Firms need to finance their fixed assets such as buildings, furniture and equipment and their current assets being work in progress and debtors. Firms that have more assets require more capital. Clearly less capital will be required if the firm leases an office rather than buying it and if it allows less credit to clients than other firms. So, if a firm does not buy a property, has fee income of £3,000,000 and allows clients 4 months credit from work being done to be paying paid, then the firm will need about £1,000,000 of capital.

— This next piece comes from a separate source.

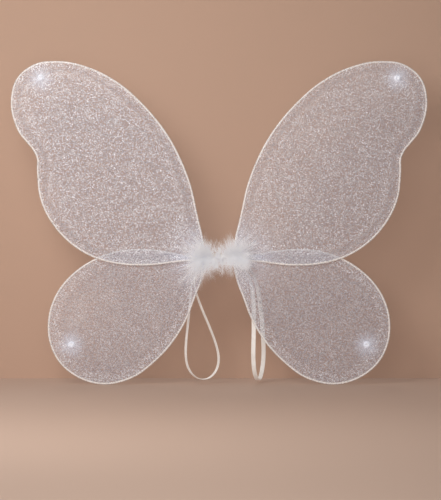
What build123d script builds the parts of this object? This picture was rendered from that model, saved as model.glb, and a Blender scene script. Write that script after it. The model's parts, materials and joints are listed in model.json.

It is the partnership agreement which explains how capital is introduced and withdrawn from a firm. Reviewing the agreement periodically is wise. Should partners who leave or retire from the firm be allowed to remove all of their capital immediately? How quickly should partners be allowed to withdraw profits from the firm? Should the firm require partners to retain a share of profits each year so that capital is increased as the firm grows? Firms continue to change but partnership agreements are rarely updated.
2. Would we need less capital if we manage our lockup better?
If working practices are improved, then it should be possible for a firm to be paid earlier for work undertaken for clients than is currently the case. The speed with which a firm is paid is heavily driven by a firm’s terms of business. These too should be reviewed regularly to ensure that the terms are appropriate for the services being provided and for current market practice. The three key commercial terms deal with whether clients are asked to provide any money up front, the frequency of billing and the credit which is allowed after the issue of an invoice. A good starting point is to say that the firm requires money up front, the firm requires monthly billing and that bills are payable on presentation. It is not unreasonable to ask for some money up front, other service providers would do so. Monthly billing ensures that the client should not get any nasty shocks at the end and allows them to plan their cashflow more easily than if they receive a large and unexpected bill. It is also not unreasonable to say that an invoice is payable upon presentation given that the firm may have already allowed thirty or more days from when the work was done to the raising of the invoice.
Not surprisingly, clients will normally suggest that they only pay at the end when the invoice should be delivered. It is therefore important to share the expectations of the firm with the client at the beginning and while a firm should be willing to negotiate with the client, a robust opening position should be adopted. It is vital that all fee earners are aware of the firm’s normal terms of business and that they do their best to ensure that these terms are used on the matters they manage.
3. Where will we obtain the required capital?
Once the appropriate amount of capital has been determined, some thought should be given to how this capital should be raised. Many firms do not want to be influenced by banks and ensure that the partners provide all necessary capital. Other firms accept that some borrowing is acceptable but recognise that too much borrowing is dangerous. There are some useful yardsticks to consider about whether a firm is overborrowing. Borrowing up to half of what the partners are contributing is usually seen as cautious borrowing. Borrowing between 50% and 100% of partner capital is more aggressive and riskier but is normally sustainable. However, once borrowing exceeds partner capital it is probably excessive, and it may not be sustainable or acceptable to lenders.
If money is to be borrowed, then it needs to be structured in the right way. If it is long-term borrowing, then it should be taken out as term loans. As little as possible should usually be obtained by overdraft as this will normally be more expensive and it is riskier as it is repayable on demand. It is concerning to see how many firms have all their borrowing on overdraft and then when the firm grows and requires more cash the firm simply increases the overdraft.
Taking some time away from the daily pressures to reflect on how your firm should be financed will probably help you to avoid more serious problems later.